Portability of digital services across the EU: Council adopts new rules

The Council today adopted new rules to allow consumers who paid for online content services in their home country to access them when visiting another country within the EU.

“Europeans travelling within the EU will no longer be cut off from online services such as films, sporting broadcasts, music, e-books or games they have paid for back home. Together with the ending of roaming charges, this is important progress in creating a digital single market which benefits everyone.”

Maltese Presidency

Access to subscriptions from abroad at no extra charge

The new regulation will improve competitiveness by encouraging innovation in online services and attracting more consumers. It is one of the objectives of the digital single market strategy to create a truly internal market for digital content and services.

It will apply to all online content services which are provided against payment of money. Free to air services, such as those provided by certain public broadcasters, will have the option of benefiting from the regulation provided that they verify the country of residence of their subscribers.

Current obstacles to cross-border portability of online services arise from the fact that the rights for the transmission of content protected by copyright such as audio-visual works as well as rights for premium sporting events are often licensed on a territorial basis. Online service providers may choose to serve specific markets only.

The provision of cross-border portability will not be subject to any additional charges.

Verification of member state of residence

The new measures will ensure equal access from abroad to content legally acquired or subscribed to in the member state of residence when on holidays, business trips or limited student stays.

To avoid abuses, service providers will verify the subscribers’ member state of residence. The verifications will be carried out in compliance with EU data protection rules.

The provider will be authorised to cease the access to the online service when the subscriber cannot prove his/her member state of residence.

The means of verification will be reasonable, proportionate and effective. It will consist of using no more than two criteria from a list of verification means. These may include an identity card, a bank account or credit card; the address of installation of the device for the supply of services; the payment by the subscriber of a licence fee for other services; an official billing or postal address; etc.

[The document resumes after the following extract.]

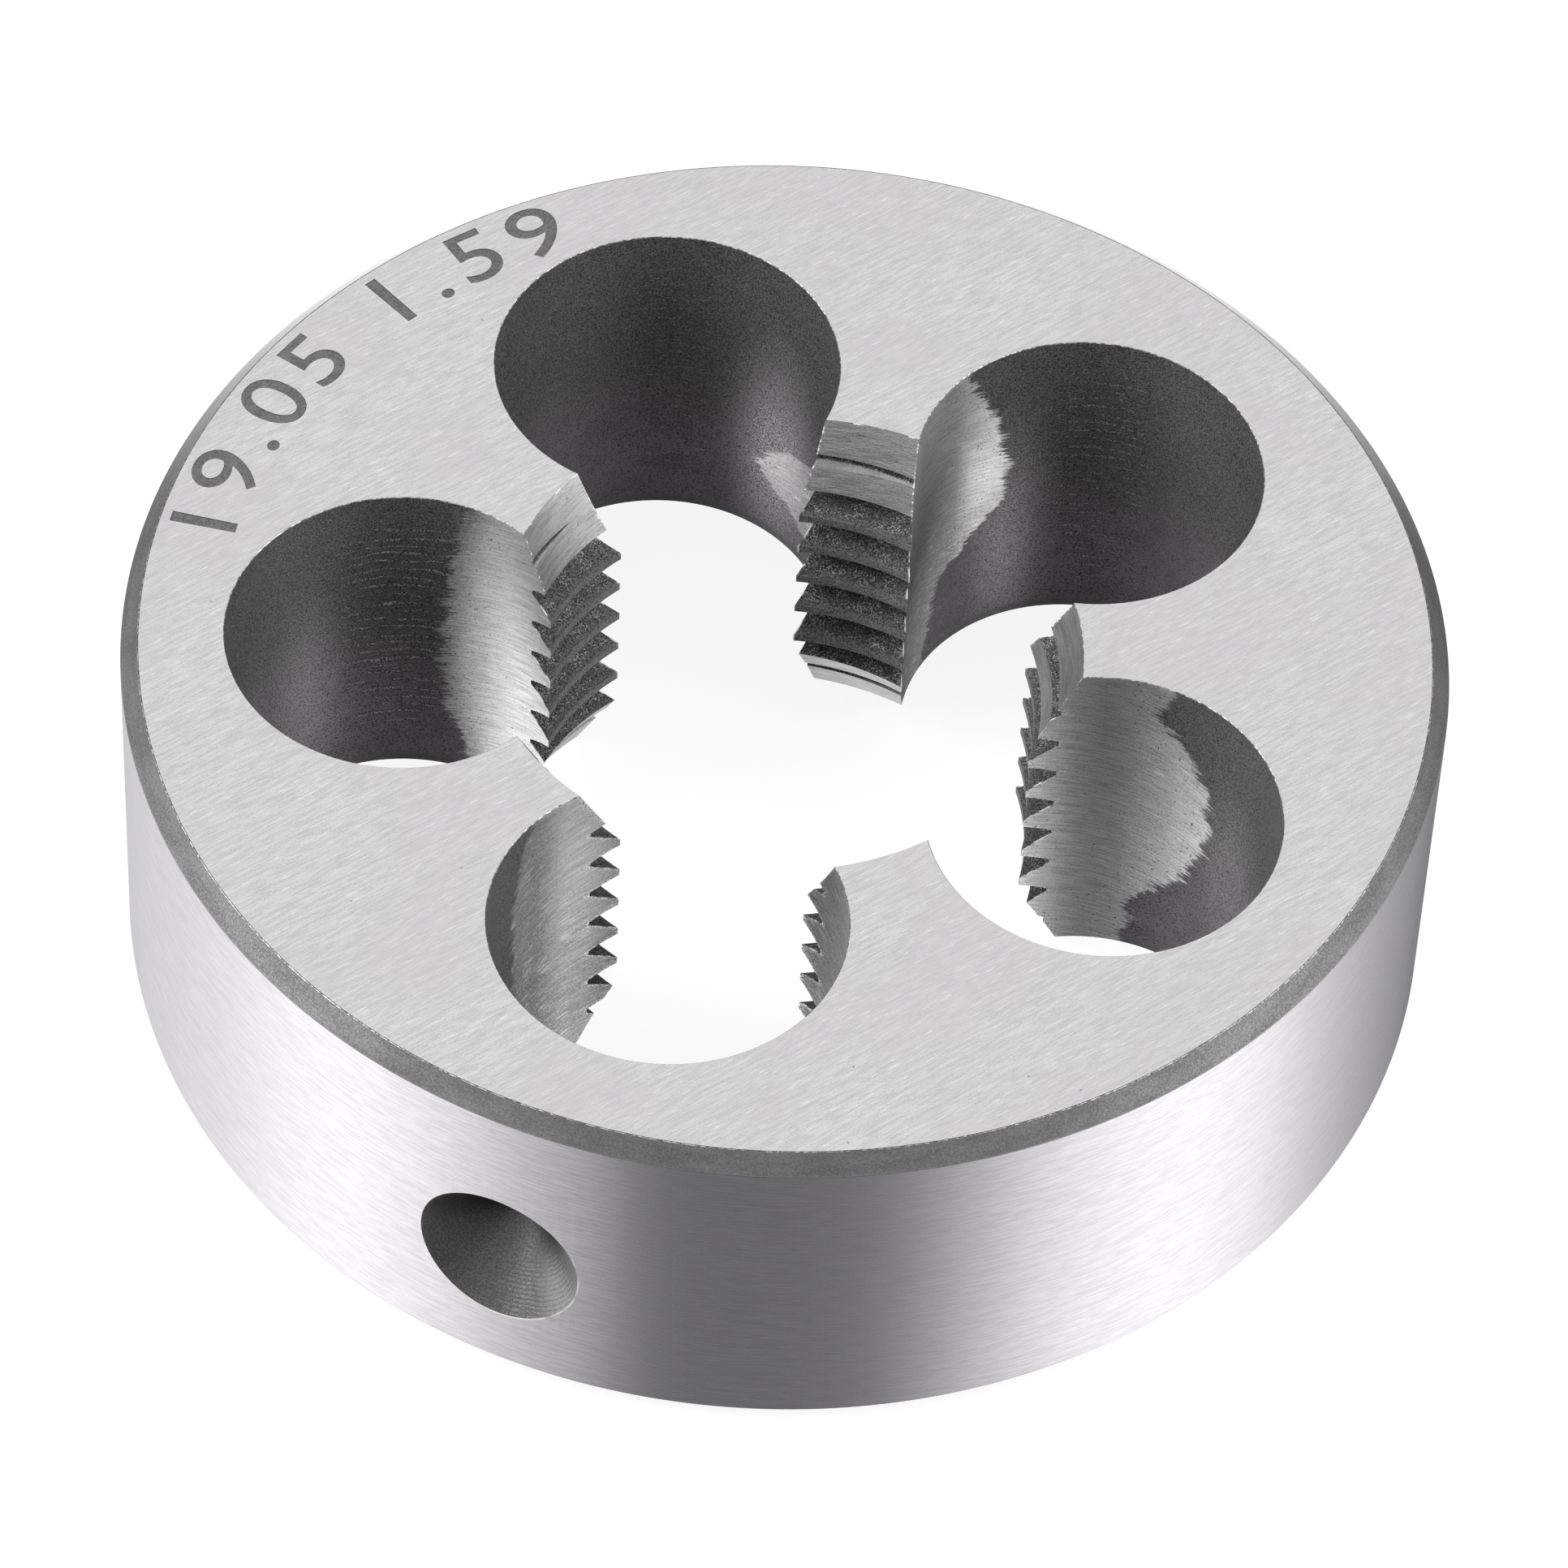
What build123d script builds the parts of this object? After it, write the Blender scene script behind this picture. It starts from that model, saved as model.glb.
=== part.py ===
from build123d import *
import math
import os

# Round threading die, right-hand, closed form, in millimetres and degrees.
# The die axis is Z. The base face lies on the plane z = 0, centred on the
# origin, and the lettered face is the top one. Angles are counted about Z,
# counterclockwise from +X as seen from above.

# Blank
RIM_DIAMETER = 45.0
THICKNESS = 14.0
RIM_BEVEL = 0.6

# Thread that the die cuts
THREAD_DIAMETER = 19.05
THREADS_PER_INCH = 16
THREAD_ANGLE = 60.0
CREST_BORE_DIAMETER = 17.2
THREAD_START_ANGLE = 117.0

# Lead-in cones at both mouths of the thread
MOUTH_DIAMETER = 20.0
MOUTH_HALF_ANGLE = 25.0

# Chip holes round the thread
CHIP_HOLE_COUNT = 5
CHIP_HOLE_DIAMETER = 12.0
CHIP_HOLE_CIRCLE = 26.0
CHIP_HOLE_START_ANGLE = -90.0

# Seats in the rim for the set screws of the holder
SEAT_COUNT = 2
SEAT_DIAMETER = 6.1
SEAT_CONE_ANGLE = 90.0
SEAT_HEIGHT = 6.1
SEAT_START_ANGLE = -97.0

# Sizes that follow
INCH = 25.4
RIM_RADIUS = RIM_DIAMETER / 2
THREAD_RADIUS = THREAD_DIAMETER / 2
CREST_RADIUS = CREST_BORE_DIAMETER / 2
MOUTH_RADIUS = MOUTH_DIAMETER / 2
PITCH = INCH / THREADS_PER_INCH
MOUTH_DEPTH = (MOUTH_RADIUS - CREST_RADIUS) / math.tan(math.radians(MOUTH_HALF_ANGLE))


def turned_blank():
    """Disc with bevelled rims, a bore at the tooth crests and a cone at each mouth."""
    section = Polyline(
        (CREST_RADIUS, MOUTH_DEPTH),
        (MOUTH_RADIUS, 0),
        (RIM_RADIUS - RIM_BEVEL, 0),
        (RIM_RADIUS, RIM_BEVEL),
        (RIM_RADIUS, THICKNESS - RIM_BEVEL),
        (RIM_RADIUS - RIM_BEVEL, THICKNESS),
        (MOUTH_RADIUS, THICKNESS),
        (CREST_RADIUS, THICKNESS - MOUTH_DEPTH),
        close=True,
    )
    return revolve(Plane.XZ * make_face(section), axis=Axis.Z)


def thread_grooves():
    """Right-hand thread, as one short groove for each land and each turn."""
    tangent = math.tan(math.radians(THREAD_ANGLE / 2))
    root_half = PITCH / 16
    inner_radius = CREST_RADIUS - PITCH / 10
    inner_half = root_half + (THREAD_RADIUS - inner_radius) * tangent
    section = Polyline(
        (THREAD_RADIUS, -root_half),
        (THREAD_RADIUS, root_half),
        (inner_radius, inner_half),
        (inner_radius, -inner_half),
        close=True,
    )
    step = 360 / CHIP_HOLE_COUNT
    arc = step - 2
    path = Helix(pitch=PITCH, height=PITCH * arc / 360, radius=THREAD_RADIUS)
    groove = sweep(Plane.XZ * make_face(section), path=path, is_frenet=True)
    turns = math.ceil(THICKNESS / PITCH) + 1
    grooves = []
    for land in range(CHIP_HOLE_COUNT):
        start = CHIP_HOLE_START_ANGLE + land * step + (step - arc) / 2
        lift = (start - THREAD_START_ANGLE) / 360 % 1
        for turn in range(-1, turns):
            grooves.append(Pos(0, 0, (lift + turn) * PITCH) * Rot(0, 0, start) * groove)
    return grooves


def chip_holes():
    """Straight round holes that break into the bore and leave the lands between."""
    drill = Cylinder(CHIP_HOLE_DIAMETER / 2, 2 * THICKNESS)
    drill = Pos(CHIP_HOLE_CIRCLE / 2, 0, THICKNESS / 2) * drill
    step = 360 / CHIP_HOLE_COUNT
    return [Rot(0, 0, CHIP_HOLE_START_ANGLE + i * step) * drill for i in range(CHIP_HOLE_COUNT)]


def screw_seats():
    """Cones that point at the die axis, widest at the rim."""
    half = math.radians(SEAT_CONE_ANGLE / 2)
    past = SEAT_DIAMETER / 4
    wide = SEAT_DIAMETER / 2 + past * math.tan(half)
    deep = wide / math.tan(half)
    cone = Cone(0, wide, deep, align=(Align.CENTER, Align.CENTER, Align.MAX))
    cone = Pos(RIM_RADIUS + past, 0, SEAT_HEIGHT) * Rot(0, 90, 0) * cone
    step = 360 / SEAT_COUNT
    return [Rot(0, 0, SEAT_START_ANGLE + i * step) * cone for i in range(SEAT_COUNT)]


round_die = turned_blank()
for hole in chip_holes():
    round_die -= hole
for seat in screw_seats():
    round_die -= seat
for groove in thread_grooves():
    round_die -= groove

os.makedirs("parts", exist_ok=True)
export_step(round_die, "parts/round_die.step")
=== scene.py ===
# %% [markdown]
# # A round threading die, modelled and finished in Blender
#
# A threading die is a hardened steel ring that cuts an outside thread on a rod.
# Its hole carries the thread, five drilled chip holes break that thread into
# lands with cutting edges, and a cone at each mouth leads the rod in.
#
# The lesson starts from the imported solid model, which holds every true size.
# The solid stays hidden as the frame, and a finer mesh takes its place, because
# a ground and etched surface needs small edges and clean regions to paint.

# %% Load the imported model
import bpy
import bmesh
import math
from mathutils import Matrix, Vector


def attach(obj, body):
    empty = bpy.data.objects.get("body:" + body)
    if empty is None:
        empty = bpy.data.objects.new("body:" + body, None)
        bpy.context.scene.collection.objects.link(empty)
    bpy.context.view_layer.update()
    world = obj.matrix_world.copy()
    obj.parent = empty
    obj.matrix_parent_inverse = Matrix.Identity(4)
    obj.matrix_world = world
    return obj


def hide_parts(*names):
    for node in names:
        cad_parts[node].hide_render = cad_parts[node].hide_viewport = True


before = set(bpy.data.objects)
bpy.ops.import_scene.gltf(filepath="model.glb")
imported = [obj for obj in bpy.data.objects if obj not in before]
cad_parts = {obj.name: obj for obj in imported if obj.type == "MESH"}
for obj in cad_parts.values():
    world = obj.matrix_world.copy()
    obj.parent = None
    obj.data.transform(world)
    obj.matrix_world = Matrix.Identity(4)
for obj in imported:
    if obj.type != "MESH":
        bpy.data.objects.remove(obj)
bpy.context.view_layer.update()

# %% [markdown]
# ## Sizes
#
# The drawing of the die is in millimetres and degrees, and Blender works in
# metres, so one factor turns the first into the second. Angles are counted
# about the die's axis, counterclockwise from +X as seen from above. The die
# stands on the plane z = 0 with its axis on Z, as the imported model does.

# %% Sizes of the die
mm = 0.001

RIM_RADIUS = 22.5
THICKNESS = 14.0
RIM_BEVEL = 0.6

INCH = 25.4
PITCH = INCH / 16
THREAD_RADIUS = 9.525        # deepest point of the grooves
CREST_RADIUS = 8.6           # flat tops of the teeth
ROOT_FLAT = PITCH / 8
FLANK_SLOPE = math.tan(math.radians(30))    # two flanks stand at 60 degrees
THREAD_START = 117.0         # where the groove passes the base face

MOUTH_RADIUS = 10.0
MOUTH_HALF_ANGLE = 25.0

HOLE_COUNT = 5
HOLE_RADIUS = 6.0
HOLE_CIRCLE = 13.0
FIRST_HOLE = -90.0

SEAT_RADIUS = 3.05
SEAT_HEIGHT = 6.1
FIRST_SEAT = -97.0
print(f"ring {2 * RIM_RADIUS} x {THICKNESS} mm, thread pitch {PITCH:.4f} mm")


def around(radius, degrees, height=0.0):
    """A point of the drawing, in metres, from its radius, angle and height."""
    angle = math.radians(degrees)
    return Vector((radius * math.cos(angle), radius * math.sin(angle), height)) * mm


# %% [markdown]
# ## The camera
#
# The photograph looks down at the die from a little under fifty degrees with a
# long lens, so near and far edges are nearly the same size. The camera is placed
# before anything is modelled, because every later choice is judged through it.
# It is aimed at a point and then rolled a few degrees about its own axis.

# %% Place the camera
CAMERA_PLACE = Vector((52.472, -190.888, 245.125)) * mm
CAMERA_AIM = Vector((0.342, -0.625, 7.0)) * mm
CAMERA_ROLL = 2.83
CAMERA_LENS = 206.55

bpy.ops.object.select_all(action="DESELECT")
bpy.ops.object.camera_add(location=CAMERA_PLACE)
camera = bpy.context.object
camera.name = "camera"
camera.data.lens = CAMERA_LENS
camera.data.sensor_width = 36.0
camera.data.clip_start = 0.01
camera.rotation_mode = "QUATERNION"
aim = (CAMERA_AIM - CAMERA_PLACE).to_track_quat("-Z", "Y")
roll = Matrix.Rotation(math.radians(CAMERA_ROLL), 4, "Z").to_quaternion()
camera.rotation_quaternion = aim @ roll
bpy.context.scene.camera = camera
print("camera stands", round((CAMERA_PLACE - CAMERA_AIM).length / mm), "mm away")

# %% [markdown]
# ## Small tools for the bench
#
# An operator acts on whatever is selected, and loading the model leaves its
# objects selected. So each tool first clears the selection. Faces are picked by
# a test on their middle and their normal, which does by rule what a hand does
# with the mouse, and gives the same choice on every run.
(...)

But copyright holders will have the possibility of authorising the use of their content without the obligation to verify the subscriber’s residence.

Entry into force

The new rules will start to apply in the first quarter of 2018 (nine months after its publication in the EU’s Official Journal).

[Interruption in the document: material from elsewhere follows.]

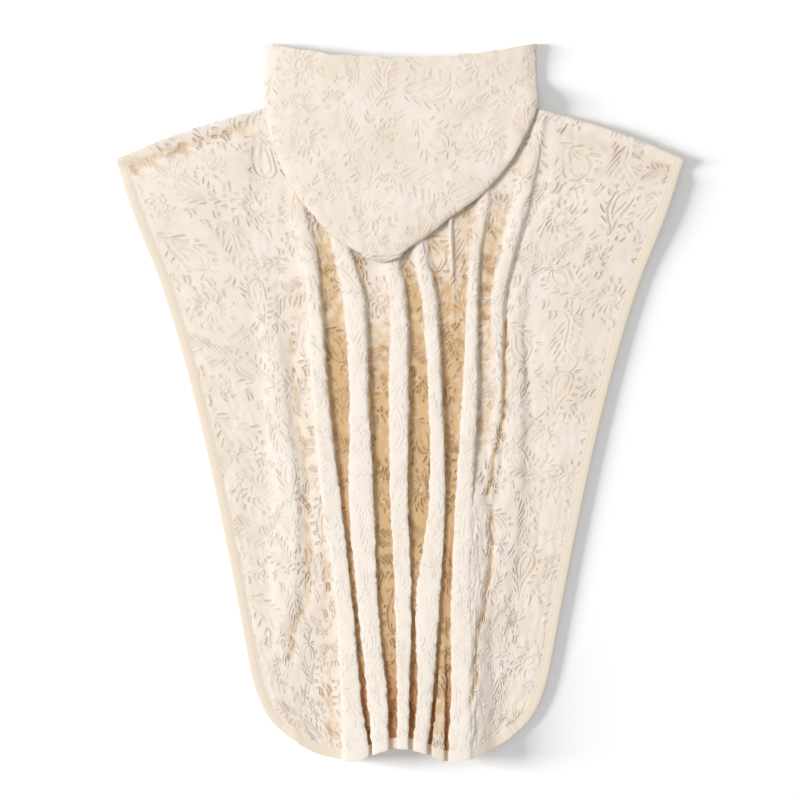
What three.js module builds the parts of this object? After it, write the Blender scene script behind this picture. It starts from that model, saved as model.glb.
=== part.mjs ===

Today’s decision follows an agreement reached on 7 February 2017 between the Maltese Presidency and the European Parliament. The Parliament voted its first reading position on 18 May 2017.

The regulation was adopted at a meeting of the Justice and Home Affairs Council, without discussion.

Background

The increased use of portable devices such as tablets and smartphones facilitates access to the use of online content services regardless of the consumers’ location.

There is rapidly growing demand on the part of consumers for access to content and innovative online services not only in their own country but also when they are away from home. As a result,  barriers that hamper access and use of online content services within the single market need to be eliminated.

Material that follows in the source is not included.